Director Ron Howard has once again proven himself behind the camera, this time taking the viewer into places we’ve never been before when it comes to racing films – greatly in part to the camera wizardry of cinematographer Anthony Dod Mantle (Slumdog Millionaire). The pair work together to bring a level of intensity to this drama that most straight-up action films wish they could achieve.

The pacing of the film is also top notch, with great editing work done by Daniel P. Hanley and Mike Hill. Keeping the focus mainly on the rivalry and a single season was a smart move. Still, even with a one-year time frame, they manage to touch on many personal aspects of both men’s lives, as well as their earlier years in racing when they first met, all within a whirlwind of two hours time.

There’s a lot of talk that Rush was snubbed at the Oscars, especially when it comes to the performance of Daniel Bruhl as Lauda. Bruhl is absolute perfection in the part, and shockingly convincing to the point where Lauda’s actual friends thought it was the man himself when they heard him speaking. Hemsworth is also brilliant, and shares an eerie resemblance to the actual James Hunt. Overall, both men help elevate this movie to a level of prestige, and Bruhl is receiving quite a lot of recognition from other award shows.
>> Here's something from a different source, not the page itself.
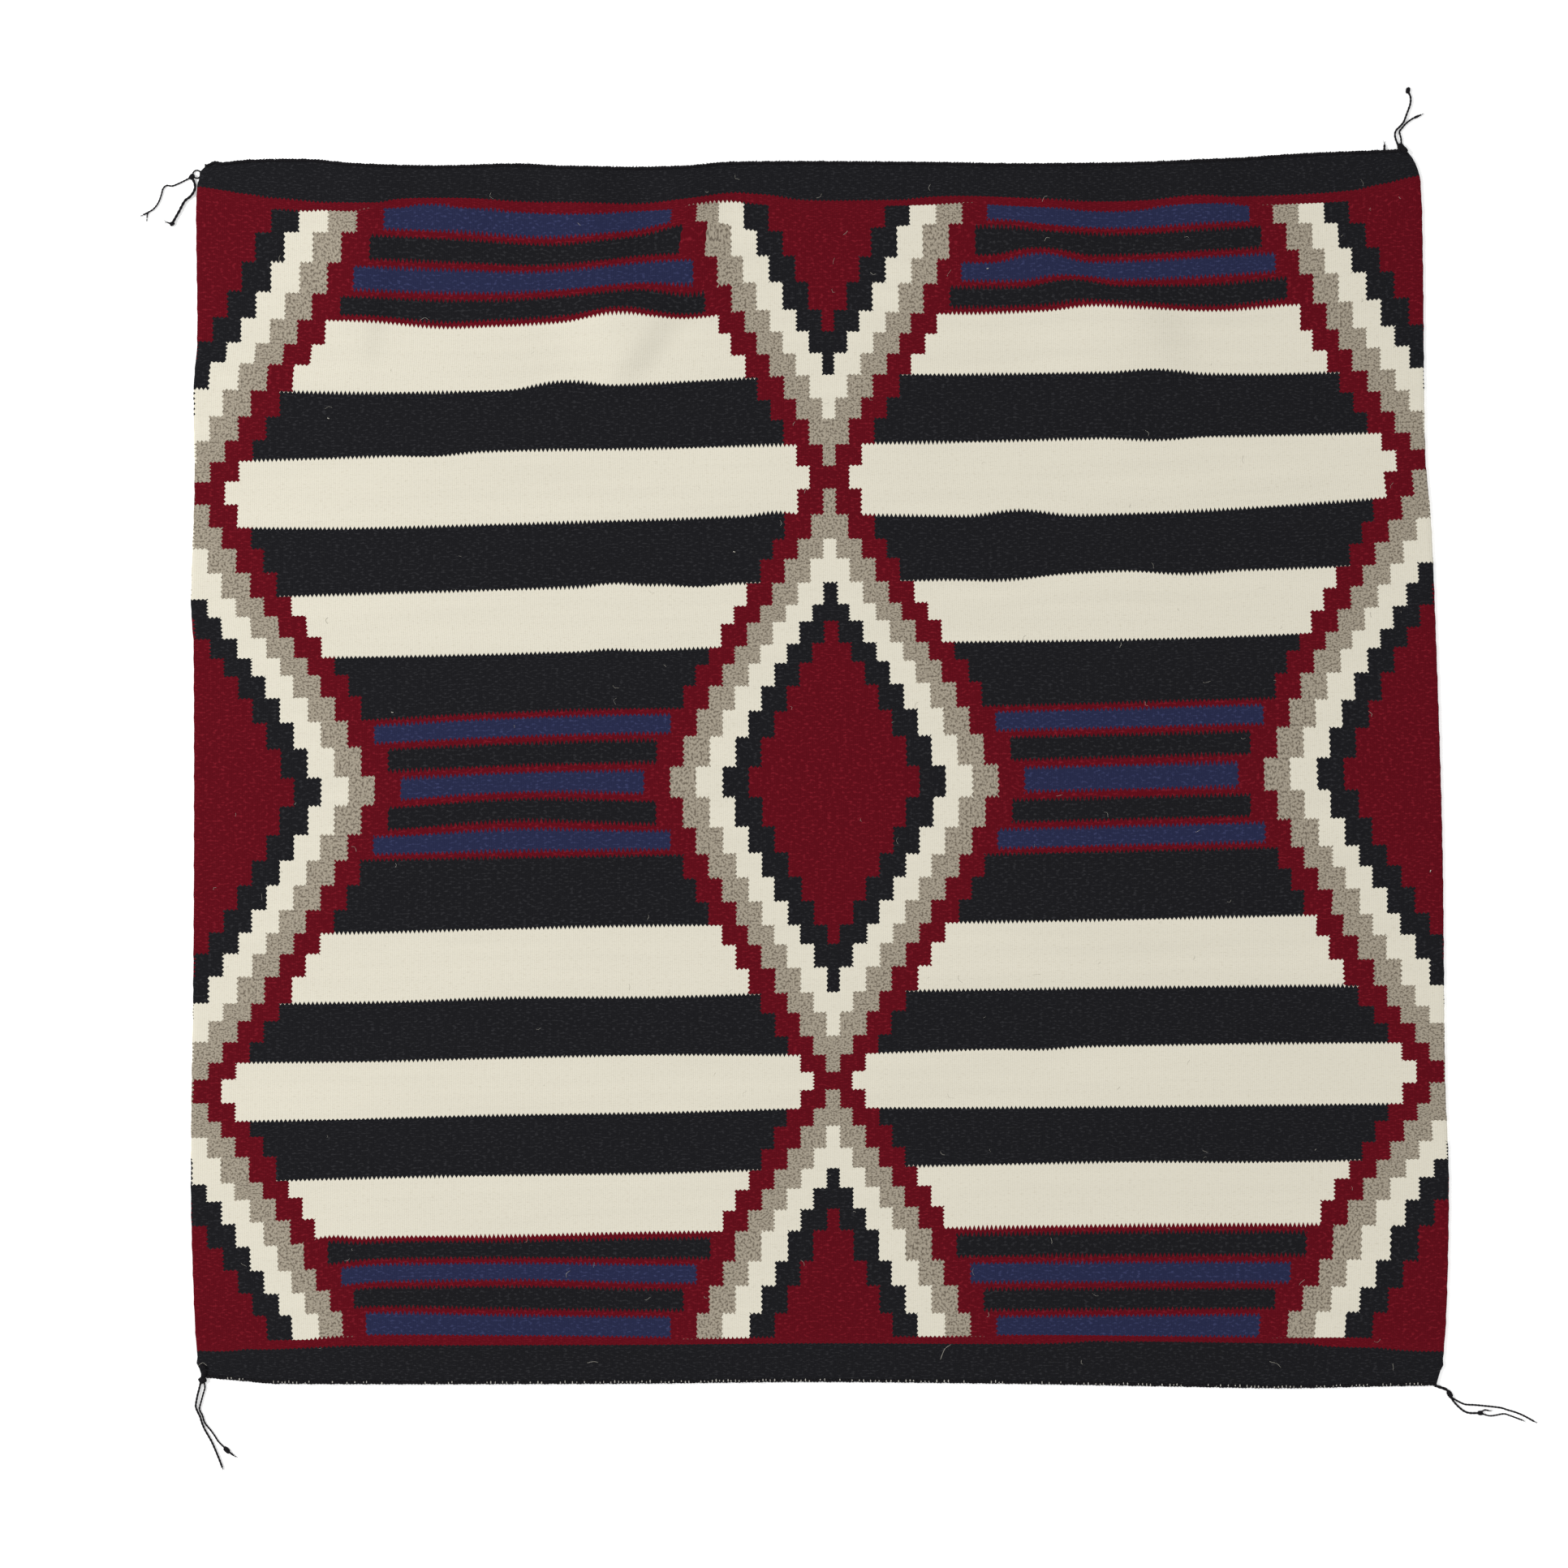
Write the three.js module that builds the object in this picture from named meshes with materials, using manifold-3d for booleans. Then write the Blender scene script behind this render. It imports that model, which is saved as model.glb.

As for the film itself, it would have been deserving of the 10th spot in the Best Picture category – which was left blank – but that just wasn’t meant to be. That shouldn’t sway you from not including it on your list of “Must See Films from 2013″ though, as Rush definitely belongs there.

The audio in the Blu-ray transfer is spectacular. Howard puts the viewer right into the driver’s seat, and the audio team makes sure it feels like you’re there too. The picture quality is also gorgeous, with some fantastic colour balance, and an overall crisp, clean look. This is definitely the whole package in terms of post work.

The special features aren’t abundant for those looking for a hefty package (noticeably lacking is a commentary track from Howard); however, there are some behind-the-scenes featurettes that delve into everything just enough so that they’ll satisfy most.

Race for the Checkered Flag: The Making of Rush
This is a six-part feature that is best viewed under the “Play All” option. It’s just over 30 minutes in total, and it’s told at the same brisk pace that the film was, touching on everything someone would likely want to know without really spending too much time on one area specifically. It’s definitely entertaining and informative, and well worth investing the time to watch.

The Real Story of Rush This feature comes in at just under 20 minutes in total, and is made up of three parts. This focuses more on the real story of Rush that helped make the film as accurate as it was.

Deleted Scenes – Like many deleted scenes, these were taken out for a reason. It’s clear after watching the first few that they’re all simply scenes that would’ve bashed information over the audiences head instead of simply mentioning it and moving on.

Exclusive Media and Cross Creek Pictures Present in Association with Imagine Entertainment Rush. Directed by: Ron Howard. Written by: Peter Morgan. Starring: Chris Hemsworth, Daniel Bruhl, Olivia Wilde, Alexandra Maria Lara. Running time: 123 minutes. Rating: 14A. Released: January 28, 2014.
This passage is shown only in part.